▶ _SUPPLIED DATA_:
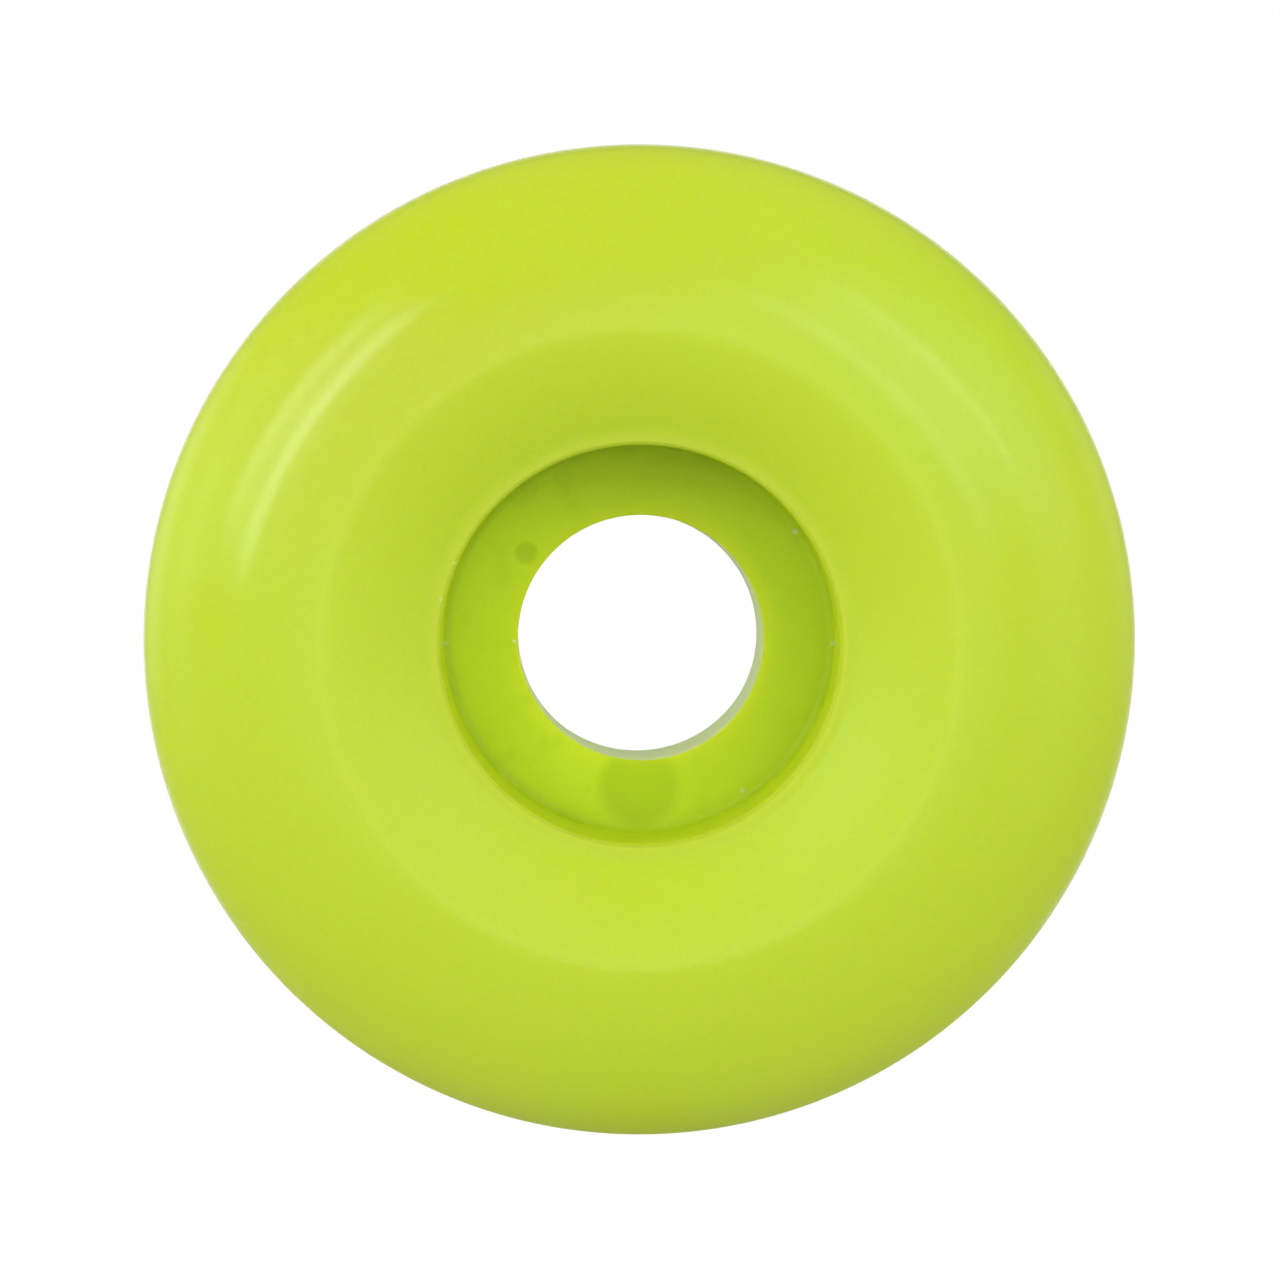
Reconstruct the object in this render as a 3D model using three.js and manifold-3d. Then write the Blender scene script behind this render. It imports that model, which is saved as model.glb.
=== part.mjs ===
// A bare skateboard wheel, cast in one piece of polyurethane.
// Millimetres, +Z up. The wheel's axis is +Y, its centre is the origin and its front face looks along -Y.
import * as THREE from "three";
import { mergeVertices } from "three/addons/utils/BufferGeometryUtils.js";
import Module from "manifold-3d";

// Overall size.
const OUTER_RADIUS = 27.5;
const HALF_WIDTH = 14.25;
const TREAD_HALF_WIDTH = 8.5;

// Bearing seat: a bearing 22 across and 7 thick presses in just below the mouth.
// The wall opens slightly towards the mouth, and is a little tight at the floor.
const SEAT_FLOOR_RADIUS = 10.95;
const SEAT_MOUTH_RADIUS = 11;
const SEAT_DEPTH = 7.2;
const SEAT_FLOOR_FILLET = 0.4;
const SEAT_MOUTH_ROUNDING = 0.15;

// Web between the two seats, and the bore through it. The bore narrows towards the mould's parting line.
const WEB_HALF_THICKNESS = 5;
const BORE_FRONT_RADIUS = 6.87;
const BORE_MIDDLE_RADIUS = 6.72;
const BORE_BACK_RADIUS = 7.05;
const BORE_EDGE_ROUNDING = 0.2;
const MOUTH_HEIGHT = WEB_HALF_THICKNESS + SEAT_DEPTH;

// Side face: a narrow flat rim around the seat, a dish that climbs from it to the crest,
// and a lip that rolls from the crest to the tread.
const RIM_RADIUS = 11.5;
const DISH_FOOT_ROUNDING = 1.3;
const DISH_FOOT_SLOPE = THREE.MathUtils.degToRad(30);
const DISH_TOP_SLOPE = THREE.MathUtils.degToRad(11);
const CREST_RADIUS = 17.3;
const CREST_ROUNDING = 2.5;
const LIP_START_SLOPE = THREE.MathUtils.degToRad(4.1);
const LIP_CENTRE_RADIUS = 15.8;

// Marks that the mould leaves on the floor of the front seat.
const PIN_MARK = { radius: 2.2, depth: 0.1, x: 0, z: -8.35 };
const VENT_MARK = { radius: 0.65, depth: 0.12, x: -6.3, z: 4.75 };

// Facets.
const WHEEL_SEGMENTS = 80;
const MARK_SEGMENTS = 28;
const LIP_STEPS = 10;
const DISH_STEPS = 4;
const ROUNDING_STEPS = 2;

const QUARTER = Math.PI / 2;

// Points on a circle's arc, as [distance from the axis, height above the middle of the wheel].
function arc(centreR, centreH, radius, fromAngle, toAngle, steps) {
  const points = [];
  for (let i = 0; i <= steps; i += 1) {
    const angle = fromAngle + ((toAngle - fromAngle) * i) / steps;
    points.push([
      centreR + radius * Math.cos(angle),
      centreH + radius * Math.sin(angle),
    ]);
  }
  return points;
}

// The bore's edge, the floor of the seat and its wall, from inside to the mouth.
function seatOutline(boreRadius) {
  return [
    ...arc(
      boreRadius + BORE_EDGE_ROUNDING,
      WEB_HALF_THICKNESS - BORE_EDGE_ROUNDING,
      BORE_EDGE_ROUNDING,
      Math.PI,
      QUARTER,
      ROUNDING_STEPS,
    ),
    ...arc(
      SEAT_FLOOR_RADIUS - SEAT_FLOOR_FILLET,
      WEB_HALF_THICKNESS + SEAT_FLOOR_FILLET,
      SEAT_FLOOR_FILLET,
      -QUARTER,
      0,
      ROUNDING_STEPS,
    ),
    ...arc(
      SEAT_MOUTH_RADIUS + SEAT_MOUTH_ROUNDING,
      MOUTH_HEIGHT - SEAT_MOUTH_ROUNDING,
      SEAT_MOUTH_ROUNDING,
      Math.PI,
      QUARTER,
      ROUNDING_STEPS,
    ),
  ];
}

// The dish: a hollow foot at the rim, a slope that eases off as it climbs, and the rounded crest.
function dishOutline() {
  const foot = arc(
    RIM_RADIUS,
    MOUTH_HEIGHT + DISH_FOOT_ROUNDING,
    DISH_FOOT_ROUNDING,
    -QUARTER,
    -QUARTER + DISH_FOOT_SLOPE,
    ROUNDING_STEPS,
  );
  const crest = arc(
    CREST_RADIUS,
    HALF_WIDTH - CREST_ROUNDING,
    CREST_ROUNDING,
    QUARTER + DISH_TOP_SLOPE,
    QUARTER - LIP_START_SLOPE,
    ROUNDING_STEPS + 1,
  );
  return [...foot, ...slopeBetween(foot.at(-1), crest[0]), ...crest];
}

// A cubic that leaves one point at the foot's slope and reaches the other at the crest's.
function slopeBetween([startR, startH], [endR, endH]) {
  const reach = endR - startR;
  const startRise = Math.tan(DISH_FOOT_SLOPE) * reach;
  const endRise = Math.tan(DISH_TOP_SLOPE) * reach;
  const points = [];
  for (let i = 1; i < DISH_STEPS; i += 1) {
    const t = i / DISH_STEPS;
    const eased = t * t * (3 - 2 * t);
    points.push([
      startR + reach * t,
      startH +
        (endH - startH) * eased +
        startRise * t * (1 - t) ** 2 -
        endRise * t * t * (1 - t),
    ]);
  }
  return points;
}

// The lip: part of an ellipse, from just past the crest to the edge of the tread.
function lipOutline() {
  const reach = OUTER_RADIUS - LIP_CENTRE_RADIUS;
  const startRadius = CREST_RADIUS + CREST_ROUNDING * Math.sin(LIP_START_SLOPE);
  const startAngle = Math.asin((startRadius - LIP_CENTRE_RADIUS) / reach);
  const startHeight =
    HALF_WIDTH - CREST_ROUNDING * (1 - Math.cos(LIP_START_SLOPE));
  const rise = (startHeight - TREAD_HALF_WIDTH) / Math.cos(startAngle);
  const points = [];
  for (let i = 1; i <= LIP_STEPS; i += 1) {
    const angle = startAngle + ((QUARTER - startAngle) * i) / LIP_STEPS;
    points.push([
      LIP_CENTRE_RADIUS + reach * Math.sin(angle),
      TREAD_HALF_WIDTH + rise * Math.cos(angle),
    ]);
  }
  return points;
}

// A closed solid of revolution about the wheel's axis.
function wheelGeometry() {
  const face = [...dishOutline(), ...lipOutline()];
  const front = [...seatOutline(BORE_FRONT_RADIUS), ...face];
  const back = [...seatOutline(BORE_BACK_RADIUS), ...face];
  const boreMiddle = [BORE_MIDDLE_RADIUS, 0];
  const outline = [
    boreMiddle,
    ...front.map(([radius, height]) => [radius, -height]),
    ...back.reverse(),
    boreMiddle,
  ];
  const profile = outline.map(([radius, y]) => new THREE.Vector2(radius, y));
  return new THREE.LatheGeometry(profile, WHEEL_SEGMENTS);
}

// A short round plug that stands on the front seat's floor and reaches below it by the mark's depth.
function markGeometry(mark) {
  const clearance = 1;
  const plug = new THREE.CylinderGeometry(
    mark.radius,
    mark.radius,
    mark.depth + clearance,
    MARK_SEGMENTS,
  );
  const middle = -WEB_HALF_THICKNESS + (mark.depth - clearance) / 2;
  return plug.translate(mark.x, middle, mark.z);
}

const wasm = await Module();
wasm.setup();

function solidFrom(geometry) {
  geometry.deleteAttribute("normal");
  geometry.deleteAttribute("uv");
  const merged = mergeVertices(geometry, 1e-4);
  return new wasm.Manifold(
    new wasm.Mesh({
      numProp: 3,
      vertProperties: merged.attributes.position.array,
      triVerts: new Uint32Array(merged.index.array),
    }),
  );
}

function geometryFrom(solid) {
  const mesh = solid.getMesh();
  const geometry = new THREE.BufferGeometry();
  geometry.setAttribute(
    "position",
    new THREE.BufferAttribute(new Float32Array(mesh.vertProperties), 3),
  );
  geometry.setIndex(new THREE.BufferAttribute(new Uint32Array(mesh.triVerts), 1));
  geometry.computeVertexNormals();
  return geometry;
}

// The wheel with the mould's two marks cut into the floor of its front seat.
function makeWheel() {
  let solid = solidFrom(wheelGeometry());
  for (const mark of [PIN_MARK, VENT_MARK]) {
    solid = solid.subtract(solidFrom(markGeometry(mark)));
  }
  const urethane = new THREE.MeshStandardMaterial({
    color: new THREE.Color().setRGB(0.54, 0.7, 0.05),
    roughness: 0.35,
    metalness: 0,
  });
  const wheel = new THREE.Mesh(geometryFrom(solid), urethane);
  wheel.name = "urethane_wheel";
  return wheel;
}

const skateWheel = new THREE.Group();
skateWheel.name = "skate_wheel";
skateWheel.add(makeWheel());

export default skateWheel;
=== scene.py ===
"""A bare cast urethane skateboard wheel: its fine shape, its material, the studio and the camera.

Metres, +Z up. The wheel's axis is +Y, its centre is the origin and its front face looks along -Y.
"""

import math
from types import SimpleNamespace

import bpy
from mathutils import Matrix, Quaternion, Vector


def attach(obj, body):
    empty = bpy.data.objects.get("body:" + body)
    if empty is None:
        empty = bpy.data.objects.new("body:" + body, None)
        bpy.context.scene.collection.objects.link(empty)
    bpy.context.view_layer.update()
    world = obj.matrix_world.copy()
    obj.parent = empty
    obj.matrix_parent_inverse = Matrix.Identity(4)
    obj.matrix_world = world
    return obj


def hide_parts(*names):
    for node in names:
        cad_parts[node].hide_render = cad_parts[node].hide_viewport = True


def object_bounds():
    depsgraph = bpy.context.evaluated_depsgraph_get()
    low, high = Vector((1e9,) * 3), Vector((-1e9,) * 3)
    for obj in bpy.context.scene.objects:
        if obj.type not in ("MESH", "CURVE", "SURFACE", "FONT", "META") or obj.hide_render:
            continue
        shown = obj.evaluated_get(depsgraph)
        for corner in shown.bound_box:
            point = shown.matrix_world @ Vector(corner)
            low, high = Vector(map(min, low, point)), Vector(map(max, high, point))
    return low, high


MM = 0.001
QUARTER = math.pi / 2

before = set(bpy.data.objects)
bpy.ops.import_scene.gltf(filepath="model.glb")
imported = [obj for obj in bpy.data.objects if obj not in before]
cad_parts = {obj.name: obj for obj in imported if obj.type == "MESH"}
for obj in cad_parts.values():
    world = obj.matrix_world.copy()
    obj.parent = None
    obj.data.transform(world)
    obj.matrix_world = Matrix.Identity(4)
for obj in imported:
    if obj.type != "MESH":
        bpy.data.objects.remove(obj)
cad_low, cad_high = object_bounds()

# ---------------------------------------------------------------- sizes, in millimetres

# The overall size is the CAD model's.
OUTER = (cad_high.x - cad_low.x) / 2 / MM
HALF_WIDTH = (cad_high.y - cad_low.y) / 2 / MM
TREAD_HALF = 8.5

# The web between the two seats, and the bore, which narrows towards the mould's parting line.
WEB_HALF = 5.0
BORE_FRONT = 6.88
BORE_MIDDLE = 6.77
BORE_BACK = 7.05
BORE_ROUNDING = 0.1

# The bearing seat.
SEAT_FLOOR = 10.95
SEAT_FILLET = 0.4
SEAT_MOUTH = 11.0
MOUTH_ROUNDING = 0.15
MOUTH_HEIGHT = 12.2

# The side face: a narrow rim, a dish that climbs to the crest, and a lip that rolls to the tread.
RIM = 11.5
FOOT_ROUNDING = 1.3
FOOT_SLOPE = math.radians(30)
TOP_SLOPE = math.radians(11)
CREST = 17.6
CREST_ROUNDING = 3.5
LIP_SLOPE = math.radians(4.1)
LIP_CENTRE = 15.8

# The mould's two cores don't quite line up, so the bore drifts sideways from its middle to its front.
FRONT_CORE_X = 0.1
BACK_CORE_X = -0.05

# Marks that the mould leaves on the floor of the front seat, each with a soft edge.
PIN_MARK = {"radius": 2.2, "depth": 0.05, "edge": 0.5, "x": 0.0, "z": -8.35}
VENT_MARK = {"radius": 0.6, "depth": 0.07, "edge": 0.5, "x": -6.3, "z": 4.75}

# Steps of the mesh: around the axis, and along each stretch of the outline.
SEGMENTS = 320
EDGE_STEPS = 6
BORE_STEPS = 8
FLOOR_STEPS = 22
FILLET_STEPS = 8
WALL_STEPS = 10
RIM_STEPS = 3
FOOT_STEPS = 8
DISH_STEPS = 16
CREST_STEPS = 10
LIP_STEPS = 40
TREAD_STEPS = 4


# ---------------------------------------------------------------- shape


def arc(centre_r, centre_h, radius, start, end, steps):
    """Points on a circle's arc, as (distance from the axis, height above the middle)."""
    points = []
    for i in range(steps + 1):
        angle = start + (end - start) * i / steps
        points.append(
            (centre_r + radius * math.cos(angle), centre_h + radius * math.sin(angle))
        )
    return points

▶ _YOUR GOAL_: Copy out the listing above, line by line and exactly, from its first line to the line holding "import Module from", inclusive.

▶ _TASK RESPONSE_:
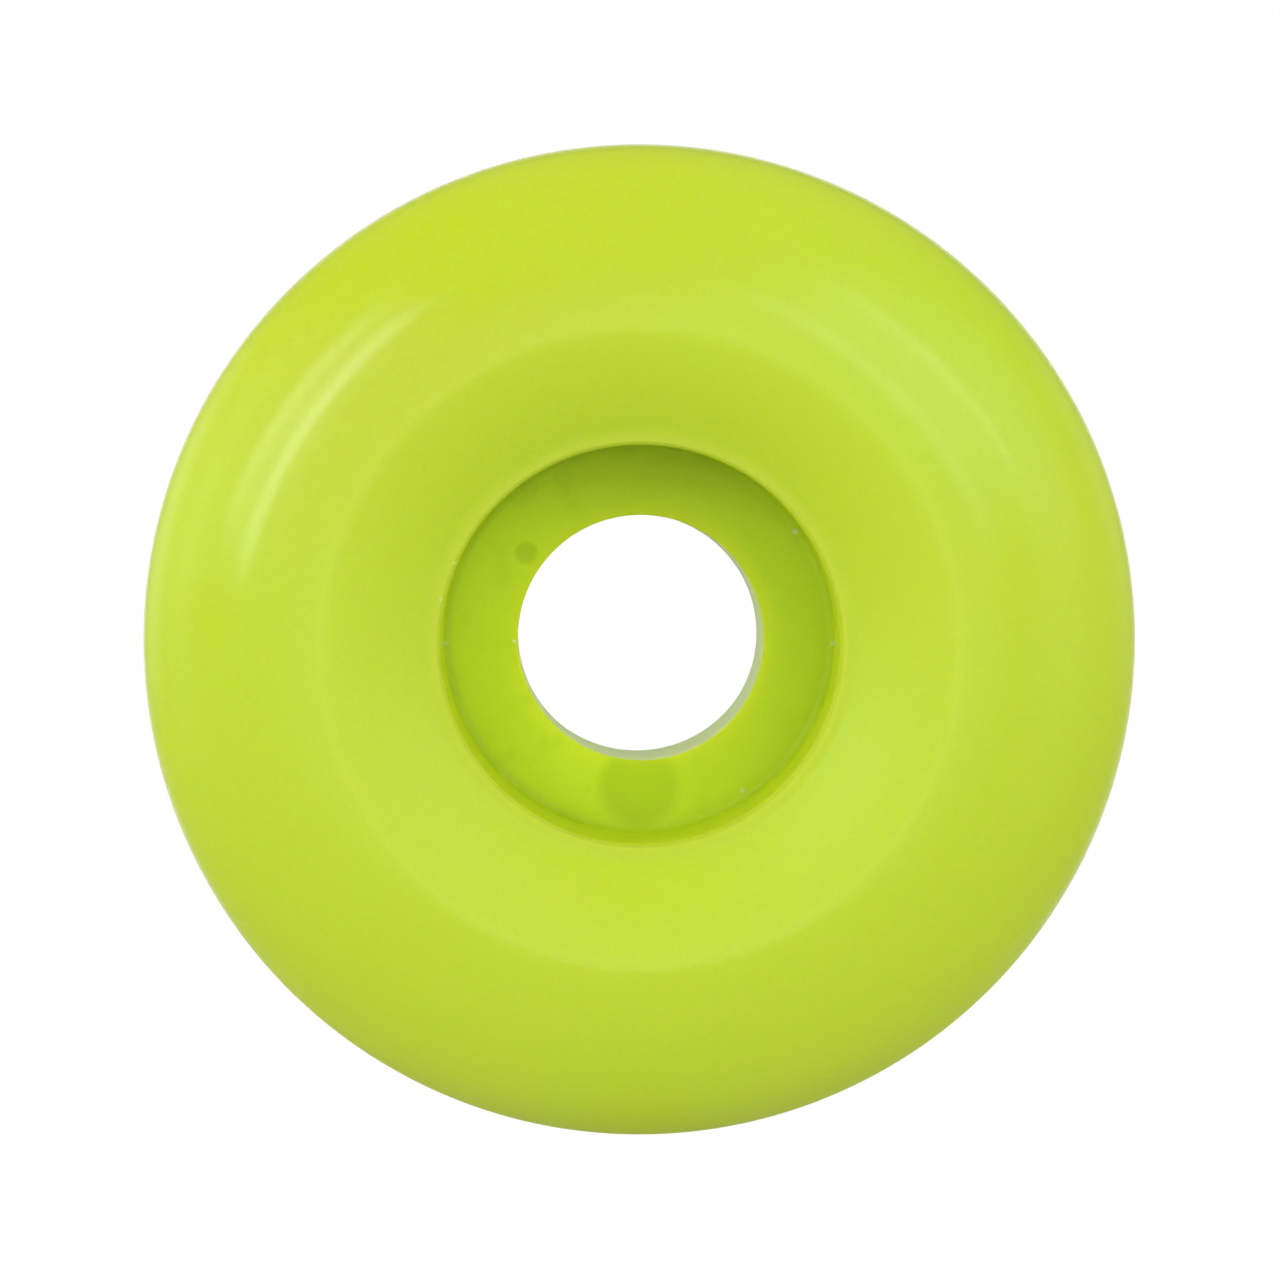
Reconstruct the object in this render as a 3D model using three.js and manifold-3d. Then write the Blender scene script behind this render. It imports that model, which is saved as model.glb.
=== part.mjs ===
// A bare skateboard wheel, cast in one piece of polyurethane.
// Millimetres, +Z up. The wheel's axis is +Y, its centre is the origin and its front face looks along -Y.
import * as THREE from "three";
import { mergeVertices } from "three/addons/utils/BufferGeometryUtils.js";
import Module from "manifold-3d";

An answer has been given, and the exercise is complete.